I guess that is the chief reason for this writing,

 

‘Happy being an Island in No Man’s Land’, a line taken from the second verse of a song (which until now is without a title) I wrote many years ago. Its complete verse is as follows-

 

No man is an island,

but I’m happy being an island in no man’s land,

I’ll burning bridges that connects me to you,

I’m setting up barricades around my heart,

every time I hear you coming through.

These people and places should be relegated into the past tense,

Cause I’ve got no more time to go around and make amends,

So I and I and You and You,

we’ve got differing points of view,

So let us be judged by the things we say and do.

 

Though I’ve not played this song for ages, this verse still resonates strongly with me and aptly encapsulates my outlook, then and now.    

 

There are 3 general definitions of ‘No Man’s Land’ namely,


1) A disputed ground that is in front of two opposing forces,

2) An indeterminate or undefined state or place,

3) A piece of unowned land or wasteland.

 

The word ‘island’ in this context is taken to mean interchangeably, having an ‘island state of mind’ and an ‘island mentality’. I am aware that the former, being a form of wish fulfillment is less negative than the latter, usually viewed as defensive parochialism.

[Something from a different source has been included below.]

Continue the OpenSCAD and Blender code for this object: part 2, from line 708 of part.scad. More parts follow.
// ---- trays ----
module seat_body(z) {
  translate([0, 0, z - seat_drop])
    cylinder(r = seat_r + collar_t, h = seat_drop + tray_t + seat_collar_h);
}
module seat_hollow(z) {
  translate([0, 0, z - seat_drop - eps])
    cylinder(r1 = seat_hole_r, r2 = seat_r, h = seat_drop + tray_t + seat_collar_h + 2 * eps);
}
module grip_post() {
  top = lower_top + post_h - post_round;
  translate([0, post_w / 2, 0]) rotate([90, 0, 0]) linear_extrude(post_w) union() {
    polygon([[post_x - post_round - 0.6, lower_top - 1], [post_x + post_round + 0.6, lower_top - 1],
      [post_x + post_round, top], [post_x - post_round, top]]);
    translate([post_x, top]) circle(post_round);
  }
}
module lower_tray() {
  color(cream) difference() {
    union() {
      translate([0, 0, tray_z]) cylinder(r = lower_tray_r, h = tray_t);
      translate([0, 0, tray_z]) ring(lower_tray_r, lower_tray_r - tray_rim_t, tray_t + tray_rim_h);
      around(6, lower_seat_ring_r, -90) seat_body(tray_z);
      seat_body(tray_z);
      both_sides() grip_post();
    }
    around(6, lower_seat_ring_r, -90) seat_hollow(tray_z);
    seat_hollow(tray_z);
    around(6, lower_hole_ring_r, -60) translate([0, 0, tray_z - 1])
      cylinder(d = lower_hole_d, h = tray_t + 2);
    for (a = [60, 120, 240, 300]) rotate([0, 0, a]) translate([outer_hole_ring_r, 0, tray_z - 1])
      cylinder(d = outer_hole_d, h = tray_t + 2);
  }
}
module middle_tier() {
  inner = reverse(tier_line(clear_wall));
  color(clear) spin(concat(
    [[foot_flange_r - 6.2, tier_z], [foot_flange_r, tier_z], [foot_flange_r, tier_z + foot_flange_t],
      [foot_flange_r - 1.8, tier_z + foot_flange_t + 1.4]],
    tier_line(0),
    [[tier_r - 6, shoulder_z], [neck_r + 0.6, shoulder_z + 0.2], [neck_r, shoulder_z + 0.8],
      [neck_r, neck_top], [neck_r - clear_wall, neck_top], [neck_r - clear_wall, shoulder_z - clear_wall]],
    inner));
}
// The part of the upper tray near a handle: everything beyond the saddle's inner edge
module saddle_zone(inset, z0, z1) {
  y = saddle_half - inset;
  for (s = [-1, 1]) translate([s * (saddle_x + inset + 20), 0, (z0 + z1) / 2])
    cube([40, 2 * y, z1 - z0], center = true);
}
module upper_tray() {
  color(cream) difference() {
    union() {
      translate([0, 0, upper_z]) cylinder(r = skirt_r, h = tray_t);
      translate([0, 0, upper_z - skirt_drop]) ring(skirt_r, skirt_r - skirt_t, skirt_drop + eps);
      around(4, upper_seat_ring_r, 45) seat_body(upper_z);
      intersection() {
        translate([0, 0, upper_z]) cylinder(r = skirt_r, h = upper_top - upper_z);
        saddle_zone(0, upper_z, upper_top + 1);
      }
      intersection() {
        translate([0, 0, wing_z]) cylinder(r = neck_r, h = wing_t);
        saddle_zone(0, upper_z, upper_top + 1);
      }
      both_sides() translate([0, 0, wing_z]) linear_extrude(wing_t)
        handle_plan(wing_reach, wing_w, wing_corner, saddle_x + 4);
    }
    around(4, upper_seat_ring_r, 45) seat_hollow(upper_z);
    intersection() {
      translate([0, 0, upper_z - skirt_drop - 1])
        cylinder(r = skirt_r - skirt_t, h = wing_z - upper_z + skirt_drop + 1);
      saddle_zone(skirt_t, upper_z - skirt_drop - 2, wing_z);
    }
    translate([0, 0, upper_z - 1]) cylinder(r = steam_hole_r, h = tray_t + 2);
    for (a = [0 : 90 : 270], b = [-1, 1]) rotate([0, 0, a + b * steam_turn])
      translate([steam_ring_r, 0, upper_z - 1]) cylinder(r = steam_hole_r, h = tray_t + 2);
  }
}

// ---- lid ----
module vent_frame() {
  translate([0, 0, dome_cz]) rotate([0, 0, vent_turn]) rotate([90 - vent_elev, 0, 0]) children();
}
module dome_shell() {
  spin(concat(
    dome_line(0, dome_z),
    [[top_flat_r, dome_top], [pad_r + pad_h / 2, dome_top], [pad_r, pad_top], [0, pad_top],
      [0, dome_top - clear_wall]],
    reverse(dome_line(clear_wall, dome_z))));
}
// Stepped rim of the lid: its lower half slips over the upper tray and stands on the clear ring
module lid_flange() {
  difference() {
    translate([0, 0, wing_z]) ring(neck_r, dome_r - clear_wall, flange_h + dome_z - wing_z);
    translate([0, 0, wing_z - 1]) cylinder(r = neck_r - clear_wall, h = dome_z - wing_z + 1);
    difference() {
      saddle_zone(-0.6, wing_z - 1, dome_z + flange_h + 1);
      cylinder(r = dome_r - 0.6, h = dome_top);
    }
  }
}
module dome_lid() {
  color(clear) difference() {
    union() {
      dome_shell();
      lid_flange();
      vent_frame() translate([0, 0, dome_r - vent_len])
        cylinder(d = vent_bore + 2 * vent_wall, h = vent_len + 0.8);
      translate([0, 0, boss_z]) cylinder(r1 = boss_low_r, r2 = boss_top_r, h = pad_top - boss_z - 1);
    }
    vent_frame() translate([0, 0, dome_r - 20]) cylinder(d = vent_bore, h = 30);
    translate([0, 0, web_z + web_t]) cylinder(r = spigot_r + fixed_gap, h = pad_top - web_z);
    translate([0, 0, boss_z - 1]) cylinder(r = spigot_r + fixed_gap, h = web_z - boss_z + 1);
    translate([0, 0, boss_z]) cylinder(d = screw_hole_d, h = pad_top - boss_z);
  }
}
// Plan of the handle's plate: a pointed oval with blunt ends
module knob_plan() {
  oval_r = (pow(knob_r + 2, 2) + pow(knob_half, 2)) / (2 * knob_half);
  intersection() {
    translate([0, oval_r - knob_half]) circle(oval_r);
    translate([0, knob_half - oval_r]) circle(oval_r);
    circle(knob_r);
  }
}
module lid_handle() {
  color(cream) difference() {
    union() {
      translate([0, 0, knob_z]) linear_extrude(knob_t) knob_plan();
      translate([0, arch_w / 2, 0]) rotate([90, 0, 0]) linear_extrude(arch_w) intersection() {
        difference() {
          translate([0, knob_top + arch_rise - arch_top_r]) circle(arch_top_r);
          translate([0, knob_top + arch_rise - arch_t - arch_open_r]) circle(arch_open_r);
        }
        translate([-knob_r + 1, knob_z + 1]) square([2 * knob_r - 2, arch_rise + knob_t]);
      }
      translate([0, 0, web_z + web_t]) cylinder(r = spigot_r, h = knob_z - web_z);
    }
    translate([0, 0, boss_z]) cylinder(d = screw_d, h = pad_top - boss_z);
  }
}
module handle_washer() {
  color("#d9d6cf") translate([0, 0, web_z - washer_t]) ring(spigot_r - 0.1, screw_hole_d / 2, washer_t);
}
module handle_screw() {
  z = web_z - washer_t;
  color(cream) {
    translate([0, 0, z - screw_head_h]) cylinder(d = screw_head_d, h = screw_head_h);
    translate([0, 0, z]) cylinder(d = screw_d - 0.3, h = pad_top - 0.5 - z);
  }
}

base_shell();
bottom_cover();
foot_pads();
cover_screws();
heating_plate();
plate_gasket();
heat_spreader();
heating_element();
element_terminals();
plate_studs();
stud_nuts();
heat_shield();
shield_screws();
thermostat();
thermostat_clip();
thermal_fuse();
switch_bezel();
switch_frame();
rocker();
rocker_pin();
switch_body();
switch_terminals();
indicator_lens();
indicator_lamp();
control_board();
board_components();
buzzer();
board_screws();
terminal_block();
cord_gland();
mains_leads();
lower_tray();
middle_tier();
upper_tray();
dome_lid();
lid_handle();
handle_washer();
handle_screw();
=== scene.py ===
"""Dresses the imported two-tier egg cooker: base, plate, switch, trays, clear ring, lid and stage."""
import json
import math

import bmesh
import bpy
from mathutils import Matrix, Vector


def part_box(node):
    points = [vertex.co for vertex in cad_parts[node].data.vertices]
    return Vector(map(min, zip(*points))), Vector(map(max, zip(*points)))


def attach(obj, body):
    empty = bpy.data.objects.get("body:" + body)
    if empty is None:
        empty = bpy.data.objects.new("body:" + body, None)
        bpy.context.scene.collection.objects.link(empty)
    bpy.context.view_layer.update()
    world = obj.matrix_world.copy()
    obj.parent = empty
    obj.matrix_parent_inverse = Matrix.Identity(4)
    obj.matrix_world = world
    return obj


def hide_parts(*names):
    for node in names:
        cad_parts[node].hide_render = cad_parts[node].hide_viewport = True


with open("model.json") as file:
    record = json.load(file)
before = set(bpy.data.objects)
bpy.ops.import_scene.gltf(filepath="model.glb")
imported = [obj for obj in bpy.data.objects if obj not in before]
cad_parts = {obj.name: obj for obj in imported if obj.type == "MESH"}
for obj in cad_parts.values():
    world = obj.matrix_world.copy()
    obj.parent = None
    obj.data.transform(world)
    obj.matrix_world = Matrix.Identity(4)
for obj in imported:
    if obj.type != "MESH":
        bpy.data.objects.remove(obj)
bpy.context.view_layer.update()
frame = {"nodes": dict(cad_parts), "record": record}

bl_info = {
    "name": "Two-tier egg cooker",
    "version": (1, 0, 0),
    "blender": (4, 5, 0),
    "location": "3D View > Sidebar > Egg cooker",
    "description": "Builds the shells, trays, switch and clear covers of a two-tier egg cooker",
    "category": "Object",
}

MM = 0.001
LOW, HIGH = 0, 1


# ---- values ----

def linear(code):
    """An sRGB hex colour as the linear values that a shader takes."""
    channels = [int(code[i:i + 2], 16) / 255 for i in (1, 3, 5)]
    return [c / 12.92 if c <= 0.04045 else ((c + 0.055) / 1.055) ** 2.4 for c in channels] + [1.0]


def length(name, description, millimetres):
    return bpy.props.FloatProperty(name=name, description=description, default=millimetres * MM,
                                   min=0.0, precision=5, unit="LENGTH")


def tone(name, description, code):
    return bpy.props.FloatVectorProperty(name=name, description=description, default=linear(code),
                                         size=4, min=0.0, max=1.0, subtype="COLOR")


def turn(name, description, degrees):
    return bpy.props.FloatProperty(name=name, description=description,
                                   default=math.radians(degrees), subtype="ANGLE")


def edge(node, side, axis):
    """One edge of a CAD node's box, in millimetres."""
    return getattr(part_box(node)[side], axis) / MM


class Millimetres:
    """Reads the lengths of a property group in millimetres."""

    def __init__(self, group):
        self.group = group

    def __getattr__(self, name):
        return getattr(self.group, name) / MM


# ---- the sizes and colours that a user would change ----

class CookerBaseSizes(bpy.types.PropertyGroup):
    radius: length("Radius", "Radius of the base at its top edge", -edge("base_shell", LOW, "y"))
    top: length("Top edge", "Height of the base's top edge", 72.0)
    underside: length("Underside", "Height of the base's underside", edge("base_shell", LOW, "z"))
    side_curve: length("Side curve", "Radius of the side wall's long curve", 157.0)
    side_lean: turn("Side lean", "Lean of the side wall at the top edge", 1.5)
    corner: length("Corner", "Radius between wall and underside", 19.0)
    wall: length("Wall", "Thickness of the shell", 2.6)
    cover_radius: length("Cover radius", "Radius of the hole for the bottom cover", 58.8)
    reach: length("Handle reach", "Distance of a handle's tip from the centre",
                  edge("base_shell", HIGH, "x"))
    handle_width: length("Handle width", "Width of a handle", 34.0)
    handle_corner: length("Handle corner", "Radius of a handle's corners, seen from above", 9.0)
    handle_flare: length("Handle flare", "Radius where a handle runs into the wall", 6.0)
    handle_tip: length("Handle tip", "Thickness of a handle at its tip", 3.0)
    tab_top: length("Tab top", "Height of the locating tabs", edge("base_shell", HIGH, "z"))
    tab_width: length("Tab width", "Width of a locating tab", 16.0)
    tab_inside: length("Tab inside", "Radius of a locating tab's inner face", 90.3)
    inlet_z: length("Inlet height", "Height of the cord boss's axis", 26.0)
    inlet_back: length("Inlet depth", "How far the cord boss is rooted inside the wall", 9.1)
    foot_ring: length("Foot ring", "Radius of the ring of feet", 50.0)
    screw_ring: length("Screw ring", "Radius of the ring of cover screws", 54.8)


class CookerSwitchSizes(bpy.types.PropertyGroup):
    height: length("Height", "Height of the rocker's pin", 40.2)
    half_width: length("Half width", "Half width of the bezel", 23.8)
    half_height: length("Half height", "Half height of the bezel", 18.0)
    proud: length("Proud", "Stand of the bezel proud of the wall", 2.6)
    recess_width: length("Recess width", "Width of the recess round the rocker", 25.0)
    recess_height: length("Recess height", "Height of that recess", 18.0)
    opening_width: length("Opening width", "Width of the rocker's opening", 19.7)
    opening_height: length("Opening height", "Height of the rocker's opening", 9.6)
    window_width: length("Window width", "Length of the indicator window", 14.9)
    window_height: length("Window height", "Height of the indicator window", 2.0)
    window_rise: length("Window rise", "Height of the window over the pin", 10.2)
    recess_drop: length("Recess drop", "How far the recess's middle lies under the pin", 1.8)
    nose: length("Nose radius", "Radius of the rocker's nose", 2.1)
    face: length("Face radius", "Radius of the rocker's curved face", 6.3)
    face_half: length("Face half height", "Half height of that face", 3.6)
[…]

Yet, when one finds oneself in a state of deep uncertainty brought about by opposing forces, each adamant in serving their nefarious ends resulting in unnecessary problems and pointless conflicts, to have an ‘island mentality’ and to be in ‘an island state of mind’ helps...a lot.

 

I will include parts or complete lyrics of songs written of personal experiences, inspired events, and observations on society, either on its own or interspersed between sentences in italic. They are records of moments and circumstances in my life that has made me who I am.          

 

‘Happy being an Island in No Man’s Land’ is essentially a vanity publication that serves no purpose but my own. If you’ve enjoyed reading this, I thank you sincerely for your time and I hope that you too will find your little island somewhere in no man’s land.